Johnston retreated ever southward. On the morning of May 28, the Kentuckians received new uniforms—the first fresh clothing they had seen in months. That afternoon, Johnston ordered them to move against the Union right near Dallas, Georgia, reasoning that Sherman’s multiple troop movements must have weakened that portion of his line. Mistaking gunfire to his left as the signal to advance, Bate sent the 1st Kentucky Brigade forward about 4 pm with a brigade of Florida troops on its left. Bate expected the Union entrenchments to be only lightly defended or even abandoned, but elements of the Federal XV Corps were there in strength.

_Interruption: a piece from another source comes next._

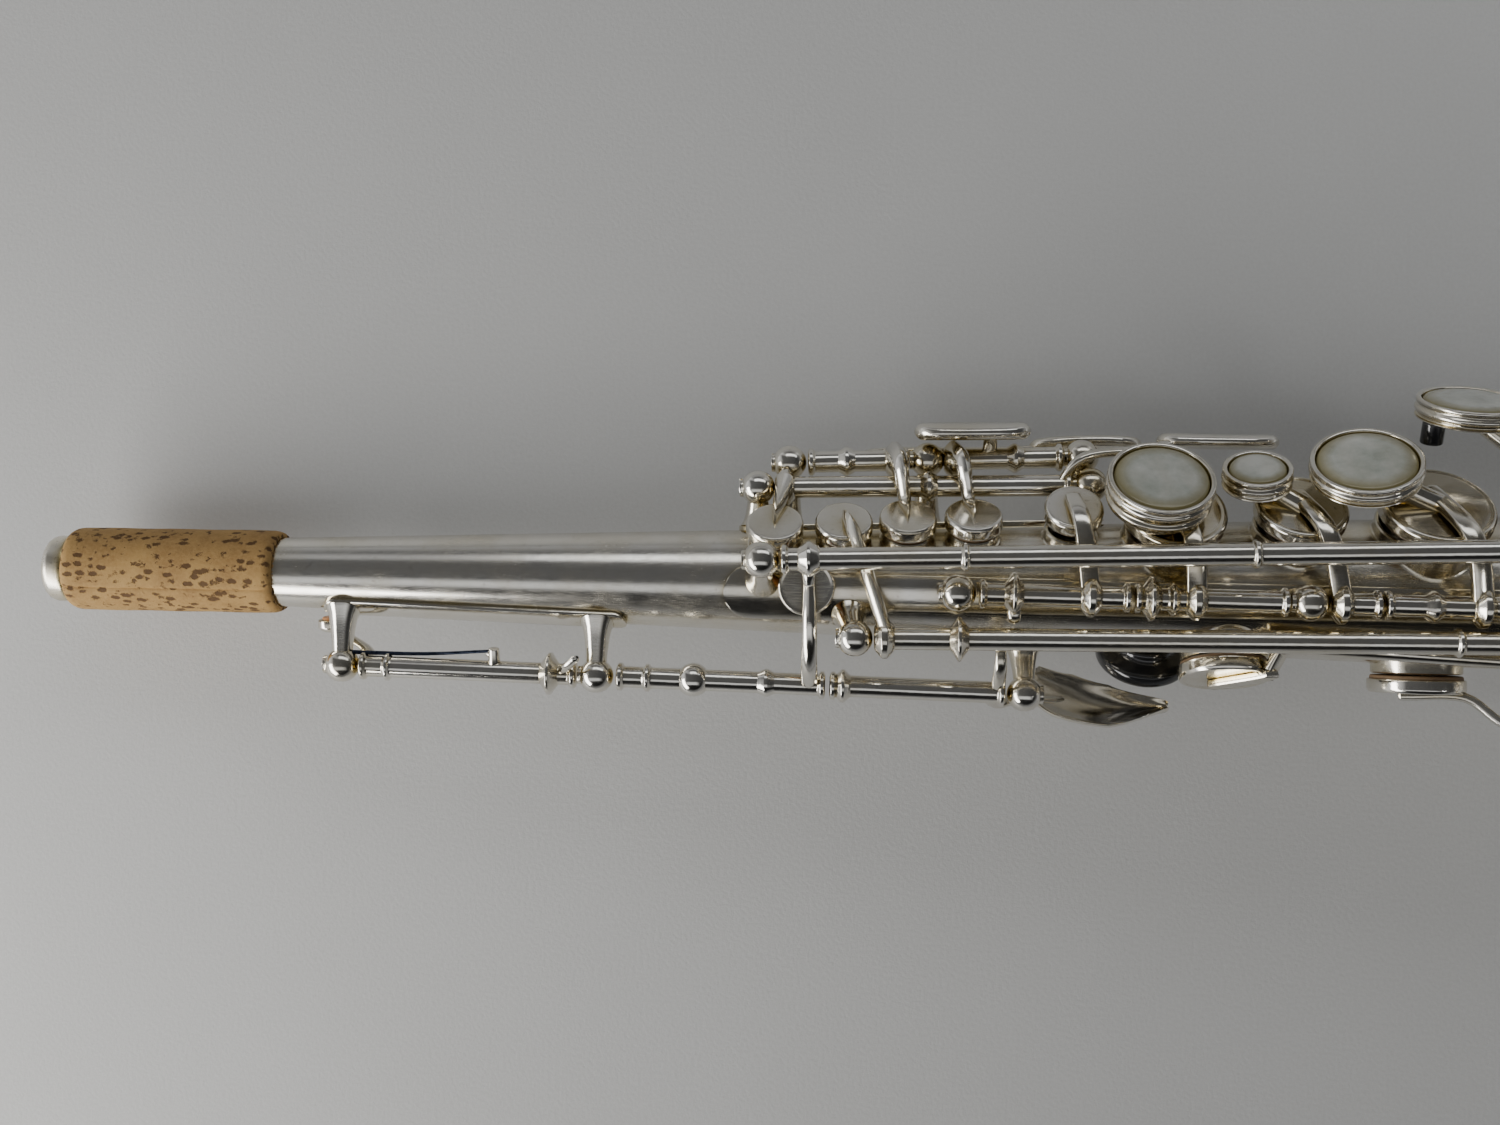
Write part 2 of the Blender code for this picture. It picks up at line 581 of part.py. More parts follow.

“As soon as we came in sight of them,” recalled one Orphan, “we knew we had met them in vain.” The Florida troops retired under orders, but somehow word never reached the Kentuckians, who overran one line of Union earthworks and captured a battery. When the thinning ranks advanced another 50 yards, they encountered a withering fire. One Confederate remembered, “Their line was a sheet of flame, and death was feasting in our midst.”
The Union fire was so intense that Private James Cleveland of the 5th Kentucky, whose regiment closed to within 20 yards of the Union positions, was shot five times before crawling back to his lines after dark. He died a week later. Captain David McKendree, believed mortally wounded at Stones River, recovered and rejoined the Orphans, only to fall victim to a bullet through the neck that severed his spinal column. Nearly 200 Orphans were killed or wounded in fighting that lasted scarcely an hour. Finally, the Kentuckians responded to the order to retire. The 5th Infantry flatly refused to comply until its commander, Lt. Col. Hiram Hawkins, grabbed the regimental colors and personally waved them back.

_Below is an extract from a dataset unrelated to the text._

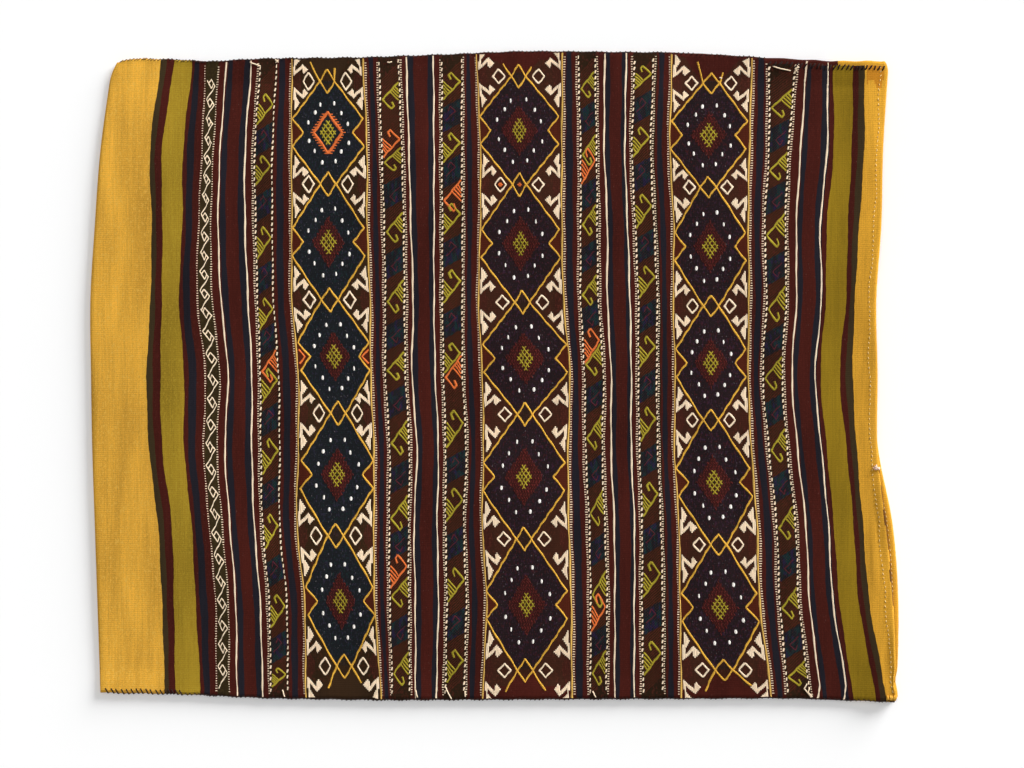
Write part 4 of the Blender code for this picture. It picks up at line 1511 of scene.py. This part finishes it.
def tube(points, radii):
    """Vertices and faces of a closed tube along points, with a radius at each."""
    points = np.array(points, float)
    radii = np.broadcast_to(np.asarray(radii, float), len(points))
    tangent = np.gradient(points, axis=0)
    tangent /= np.linalg.norm(tangent, axis=1)[:, None]
    steep = abs(tangent[:, 2]).max() >= STEEP
    side = np.cross(tangent, (1.0, 0.0, 0.0) if steep else (0.0, 0.0, 1.0))
    side /= np.linalg.norm(side, axis=1)[:, None]
    up = np.cross(side, tangent)
    turns = np.arange(TUBE_SIDES) * 2.0 * math.pi / TUBE_SIDES
    rings = (points[:, None] + radii[:, None, None]
             * (side[:, None] * np.cos(turns)[:, None] + up[:, None] * np.sin(turns)[:, None]))
    faces = [tuple(range(TUBE_SIDES))[::-1]]
    for ring_number in range(len(points) - 1):
        base = ring_number * TUBE_SIDES
        for turn in range(TUBE_SIDES):
            after = (turn + 1) % TUBE_SIDES
            faces.append((base + turn, base + after, base + after + TUBE_SIDES,
                          base + turn + TUBE_SIDES))
    last = (len(points) - 1) * TUBE_SIDES
    faces.append(tuple(last + turn for turn in range(TUBE_SIDES)))
    return rings.reshape(-1, 3), faces


def tubes_mesh(name, tubes, wool_name):
    """Several tubes as one mesh."""
    points, faces, base = [], [], 0
    for tube_points, tube_faces in tubes:
        points.append(tube_points)
        faces += [tuple(base + corner for corner in face) for face in tube_faces]
        base += len(tube_points)
    mesh = bpy.data.meshes.new(name)
    mesh.from_pydata(np.concatenate(points).tolist(), [], faces)
    mesh.materials.append(WOOLS[wool_name])
    mesh.polygons.foreach_set("use_smooth", [len(face) == 4 for face in faces])
    return mesh


print(TUBE_SIDES, "points round each thread")

# %% [markdown]
# ## The knotted corner
#
# A few thick turns of the cloth's own yellow wool close the lower corner of the mouth. Each
# runs from the front over the side, and thins at both ends.

# %% Corner knots
CORNER_KNOTS = (1.222, 1.230, 1.237, 1.244, 1.250)
KNOT_REACH = 0.0100
KNOT_OUT = 0.0008
KNOT_RADIUS = 0.0022
KNOT_LEAN = 0.004
KNOT_RISE = 0.0011
KNOT_DROP = 0.0060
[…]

Johnston retired to Kennesaw Mountain, protecting the Western & Atlantic rail line that supplied his army, and erected strong log and earthen fortifications. On June 27, Sherman lost 3,000 men in frontal assaults against the Confederates, while the Orphan Brigade was spared the brunt of the fighting. Within the week, Sherman was back to his flanking maneuvers, compelling Johnston to retreat to Smyrna on the north bank of the Chattahoochee River. Outflanked yet again, Johnston moved eastward to Peachtree Creek, just five miles north of Atlanta.
Although Johnston had traded land for time and blood, the effort cost him his command. In mid-July, he was replaced by General John Bell Hood, a Kentuckian who had an arm mangled at Gettysburg and lost a leg at Chickamauga. Hood had a well-desrved reputation as a fighter. He pulled his army inside the defenses of Atlanta and ordered Bate’s division west to attack the Union left flank. The Orphans attacked on July 22.

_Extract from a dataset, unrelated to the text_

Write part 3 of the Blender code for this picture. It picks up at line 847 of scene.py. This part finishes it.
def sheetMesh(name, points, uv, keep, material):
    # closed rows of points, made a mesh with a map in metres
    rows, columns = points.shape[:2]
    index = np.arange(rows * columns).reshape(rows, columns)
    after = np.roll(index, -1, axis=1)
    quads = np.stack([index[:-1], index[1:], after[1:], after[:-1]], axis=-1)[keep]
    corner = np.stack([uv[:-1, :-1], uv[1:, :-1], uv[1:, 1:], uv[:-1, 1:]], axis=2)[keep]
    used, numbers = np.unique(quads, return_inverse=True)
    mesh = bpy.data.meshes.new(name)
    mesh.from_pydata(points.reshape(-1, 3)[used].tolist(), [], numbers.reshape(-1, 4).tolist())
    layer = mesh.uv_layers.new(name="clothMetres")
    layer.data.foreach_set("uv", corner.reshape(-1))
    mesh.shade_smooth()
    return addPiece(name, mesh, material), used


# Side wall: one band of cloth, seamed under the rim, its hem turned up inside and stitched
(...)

From the beginning, the assault was mishandled. Supporting units failed to appear, difficult terrain impeded progress, and a number of Orphans were shot down in the mud of a large mill pond. Behind heavy fortifications, the Union troops poured a murderous fire into the attackers. The Kentuckians managed to capture a portion of the Union line but could not hold. Unsupported, they withdrew. The senseless assault cost the Orphan Brigade 135 killed and wounded. Only 809 soldiers remained fit to fight.
By late August, the endgame played out in Atlanta. Sherman again tried to sever the Confederate supply lines, which he believed would force them to evacuate the city. In an attempt to hold the rail line to Macon open, the Orphan Brigade mounted a late afternoon attack on well-entrenched Union positions west of Jonesboro on August 31. The charge was thrown back, leaving a number of men dead in a 10-foot-wide gully or waiting for darkness to make their way out of the pit and back to their own lines.
The following day the Federals assaulted the Confederate positions at Jonesboro, and furious fighting broke out. The dead and wounded Orphans at Jonesboro numbered 320. The brigade had been shattered, suffering nearly 1,000 casualties since the beginning of the campaign in May. Barely 500 men were still able to carry a rifle, and the battered 2nd Kentucky could muster only 69 soldiers. Hood abandoned Atlanta on September 1, while the remnants of the Orphan Brigade bought him precious time with their blood.
Sherman began his famous March to the Sea on November 15, and the Orphans skirmished, briefly defended the city of Savannah which fell in late December, and held on until the spring of 1865. On April 18, nine days after General Robert E. Lee had surrendered his Army of Northern Virginia to Grant at Appomattox, John Miller of the 2nd Kentucky became the last member of the Orphan Brigade killed in action, shot during a brief clash near Camden, South Carolina.
On April 17, Johnston surrendered his tattered Confederate army at Durham Station, North Carolina. Breckinridge, now serving as the last Confederate Secretary of War, briefly rejoined his old command at Washington, Georgia. There, on May 7, the 1st Kentucky Brigade surrendered. Originally, they had numbered more than 4,000. Barely 600 were paroled.
In the coming days, the survivors of the Orphan Brigade made their way home. Some eventually rose to prominence and prosperity. Others wrote of their experiences and returned frequently to old battlefields to mark the places where their comrades were buried. Still others struggled to get by or died prematurely from the lingering effects of wounds suffered in battle. Truly, the Orphan Brigade had given life and youth to the Lost Cause, while winning deathless fame as one of the finest fighting units in the Confederate Army.